BRIEF »
Locate the line bearing "const low = DOOR_TOP" in the material below, then reproduce it and each following line up to and including the line bearing "before = set(bpy.data.objects)".

** Start **

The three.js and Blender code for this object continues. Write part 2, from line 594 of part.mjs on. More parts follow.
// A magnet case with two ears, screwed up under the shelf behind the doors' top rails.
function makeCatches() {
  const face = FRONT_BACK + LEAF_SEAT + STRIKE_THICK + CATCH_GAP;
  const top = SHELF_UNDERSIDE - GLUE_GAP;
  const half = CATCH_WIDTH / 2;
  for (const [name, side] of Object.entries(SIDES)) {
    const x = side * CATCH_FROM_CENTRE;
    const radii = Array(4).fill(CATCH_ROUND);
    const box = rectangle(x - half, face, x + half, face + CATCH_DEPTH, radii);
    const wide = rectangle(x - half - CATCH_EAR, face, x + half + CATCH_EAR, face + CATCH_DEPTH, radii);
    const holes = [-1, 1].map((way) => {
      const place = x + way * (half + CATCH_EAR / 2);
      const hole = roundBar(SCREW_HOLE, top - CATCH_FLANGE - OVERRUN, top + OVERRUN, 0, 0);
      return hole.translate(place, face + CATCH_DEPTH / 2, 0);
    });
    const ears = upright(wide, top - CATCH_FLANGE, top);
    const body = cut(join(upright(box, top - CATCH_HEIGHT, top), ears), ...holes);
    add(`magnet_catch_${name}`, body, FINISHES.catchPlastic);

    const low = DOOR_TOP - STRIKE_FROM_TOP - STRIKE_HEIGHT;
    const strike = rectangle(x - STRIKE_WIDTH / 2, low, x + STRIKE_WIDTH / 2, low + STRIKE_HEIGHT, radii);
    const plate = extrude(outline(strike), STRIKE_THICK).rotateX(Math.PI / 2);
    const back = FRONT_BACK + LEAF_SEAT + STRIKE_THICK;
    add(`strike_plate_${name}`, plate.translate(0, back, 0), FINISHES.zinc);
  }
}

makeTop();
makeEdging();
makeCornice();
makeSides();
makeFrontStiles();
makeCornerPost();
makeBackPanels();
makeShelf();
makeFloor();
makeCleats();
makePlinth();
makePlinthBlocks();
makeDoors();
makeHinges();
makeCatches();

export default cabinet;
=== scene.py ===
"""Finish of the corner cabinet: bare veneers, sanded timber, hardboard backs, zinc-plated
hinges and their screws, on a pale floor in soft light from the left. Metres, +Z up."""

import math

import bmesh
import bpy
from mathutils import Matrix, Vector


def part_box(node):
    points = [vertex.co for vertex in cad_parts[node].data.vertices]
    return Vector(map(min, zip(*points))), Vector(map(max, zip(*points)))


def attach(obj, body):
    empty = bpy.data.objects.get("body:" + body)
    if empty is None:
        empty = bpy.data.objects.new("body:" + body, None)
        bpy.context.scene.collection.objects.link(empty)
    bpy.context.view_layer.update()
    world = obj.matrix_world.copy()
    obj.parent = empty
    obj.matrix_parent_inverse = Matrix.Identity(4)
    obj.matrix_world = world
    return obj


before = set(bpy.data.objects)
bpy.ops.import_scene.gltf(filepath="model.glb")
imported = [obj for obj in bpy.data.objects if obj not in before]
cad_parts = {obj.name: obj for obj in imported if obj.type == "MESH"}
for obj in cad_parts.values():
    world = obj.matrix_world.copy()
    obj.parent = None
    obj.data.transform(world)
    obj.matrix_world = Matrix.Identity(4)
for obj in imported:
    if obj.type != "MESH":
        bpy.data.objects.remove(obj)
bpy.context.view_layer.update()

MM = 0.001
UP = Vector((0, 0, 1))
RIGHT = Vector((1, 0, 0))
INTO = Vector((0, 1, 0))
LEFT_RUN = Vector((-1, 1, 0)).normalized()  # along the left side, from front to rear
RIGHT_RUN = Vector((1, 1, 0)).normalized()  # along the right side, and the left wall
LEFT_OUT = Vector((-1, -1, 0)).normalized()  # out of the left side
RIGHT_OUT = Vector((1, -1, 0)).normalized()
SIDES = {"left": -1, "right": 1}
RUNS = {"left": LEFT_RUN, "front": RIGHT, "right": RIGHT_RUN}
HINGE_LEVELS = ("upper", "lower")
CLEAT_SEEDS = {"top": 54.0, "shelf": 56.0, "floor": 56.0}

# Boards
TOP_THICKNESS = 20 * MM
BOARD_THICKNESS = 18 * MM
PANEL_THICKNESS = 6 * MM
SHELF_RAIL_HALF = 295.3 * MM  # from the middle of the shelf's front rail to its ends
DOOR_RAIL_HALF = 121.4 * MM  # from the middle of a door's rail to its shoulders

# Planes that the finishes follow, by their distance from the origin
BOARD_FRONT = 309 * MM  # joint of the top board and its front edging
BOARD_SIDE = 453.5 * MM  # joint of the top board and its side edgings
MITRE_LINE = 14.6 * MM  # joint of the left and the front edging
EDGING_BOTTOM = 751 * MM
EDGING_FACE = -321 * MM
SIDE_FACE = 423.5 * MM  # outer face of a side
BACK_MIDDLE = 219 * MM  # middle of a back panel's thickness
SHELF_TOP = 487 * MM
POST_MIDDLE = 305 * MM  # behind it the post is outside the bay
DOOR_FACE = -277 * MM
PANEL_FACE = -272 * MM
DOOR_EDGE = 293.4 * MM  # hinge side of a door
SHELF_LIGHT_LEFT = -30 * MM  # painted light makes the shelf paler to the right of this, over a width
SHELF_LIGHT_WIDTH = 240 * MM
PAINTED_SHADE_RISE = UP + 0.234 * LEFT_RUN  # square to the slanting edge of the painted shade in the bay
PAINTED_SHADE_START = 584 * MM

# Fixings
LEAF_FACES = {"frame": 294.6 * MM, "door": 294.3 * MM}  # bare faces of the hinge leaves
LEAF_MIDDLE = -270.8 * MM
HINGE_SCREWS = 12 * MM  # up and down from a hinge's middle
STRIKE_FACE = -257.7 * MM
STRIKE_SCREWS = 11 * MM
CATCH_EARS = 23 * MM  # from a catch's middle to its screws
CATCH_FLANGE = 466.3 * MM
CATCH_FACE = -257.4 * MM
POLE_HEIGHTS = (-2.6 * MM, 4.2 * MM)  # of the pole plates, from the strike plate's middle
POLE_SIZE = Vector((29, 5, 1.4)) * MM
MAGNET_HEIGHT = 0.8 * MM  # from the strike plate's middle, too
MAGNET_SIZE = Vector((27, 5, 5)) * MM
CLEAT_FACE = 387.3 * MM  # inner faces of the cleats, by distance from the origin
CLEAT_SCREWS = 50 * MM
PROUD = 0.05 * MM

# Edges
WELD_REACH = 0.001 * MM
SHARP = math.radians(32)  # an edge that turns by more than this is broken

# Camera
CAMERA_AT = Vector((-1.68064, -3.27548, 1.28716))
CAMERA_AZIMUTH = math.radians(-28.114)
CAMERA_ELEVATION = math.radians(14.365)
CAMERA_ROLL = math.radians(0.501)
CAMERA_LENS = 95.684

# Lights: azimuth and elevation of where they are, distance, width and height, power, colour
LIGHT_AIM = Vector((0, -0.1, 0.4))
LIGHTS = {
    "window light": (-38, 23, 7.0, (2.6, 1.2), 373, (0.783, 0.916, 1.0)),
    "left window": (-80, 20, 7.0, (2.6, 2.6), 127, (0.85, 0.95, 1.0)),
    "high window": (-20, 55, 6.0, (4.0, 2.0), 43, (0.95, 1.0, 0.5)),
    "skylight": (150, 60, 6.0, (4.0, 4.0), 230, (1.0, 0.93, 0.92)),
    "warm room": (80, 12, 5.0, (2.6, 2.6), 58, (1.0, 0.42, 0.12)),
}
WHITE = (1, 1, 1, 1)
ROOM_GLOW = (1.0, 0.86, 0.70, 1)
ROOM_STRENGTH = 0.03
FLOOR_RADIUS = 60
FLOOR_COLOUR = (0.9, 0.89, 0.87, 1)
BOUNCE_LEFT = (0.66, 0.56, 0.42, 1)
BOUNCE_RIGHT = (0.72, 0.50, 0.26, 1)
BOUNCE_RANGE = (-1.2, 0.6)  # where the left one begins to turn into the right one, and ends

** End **

WRITTEN SOLUTION »
    const low = DOOR_TOP - STRIKE_FROM_TOP - STRIKE_HEIGHT;
    const strike = rectangle(x - STRIKE_WIDTH / 2, low, x + STRIKE_WIDTH / 2, low + STRIKE_HEIGHT, radii);
    const plate = extrude(outline(strike), STRIKE_THICK).rotateX(Math.PI / 2);
    const back = FRONT_BACK + LEAF_SEAT + STRIKE_THICK;
    add(`strike_plate_${name}`, plate.translate(0, back, 0), FINISHES.zinc);
  }
}

makeTop();
makeEdging();
makeCornice();
makeSides();
makeFrontStiles();
makeCornerPost();
makeBackPanels();
makeShelf();
makeFloor();
makeCleats();
makePlinth();
makePlinthBlocks();
makeDoors();
makeHinges();
makeCatches();

export default cabinet;
=== scene.py ===
"""Finish of the corner cabinet: bare veneers, sanded timber, hardboard backs, zinc-plated
hinges and their screws, on a pale floor in soft light from the left. Metres, +Z up."""

import math

import bmesh
import bpy
from mathutils import Matrix, Vector


def part_box(node):
    points = [vertex.co for vertex in cad_parts[node].data.vertices]
    return Vector(map(min, zip(*points))), Vector(map(max, zip(*points)))


def attach(obj, body):
    empty = bpy.data.objects.get("body:" + body)
    if empty is None:
        empty = bpy.data.objects.new("body:" + body, None)
        bpy.context.scene.collection.objects.link(empty)
    bpy.context.view_layer.update()
    world = obj.matrix_world.copy()
    obj.parent = empty
    obj.matrix_parent_inverse = Matrix.Identity(4)
    obj.matrix_world = world
    return obj


before = set(bpy.data.objects)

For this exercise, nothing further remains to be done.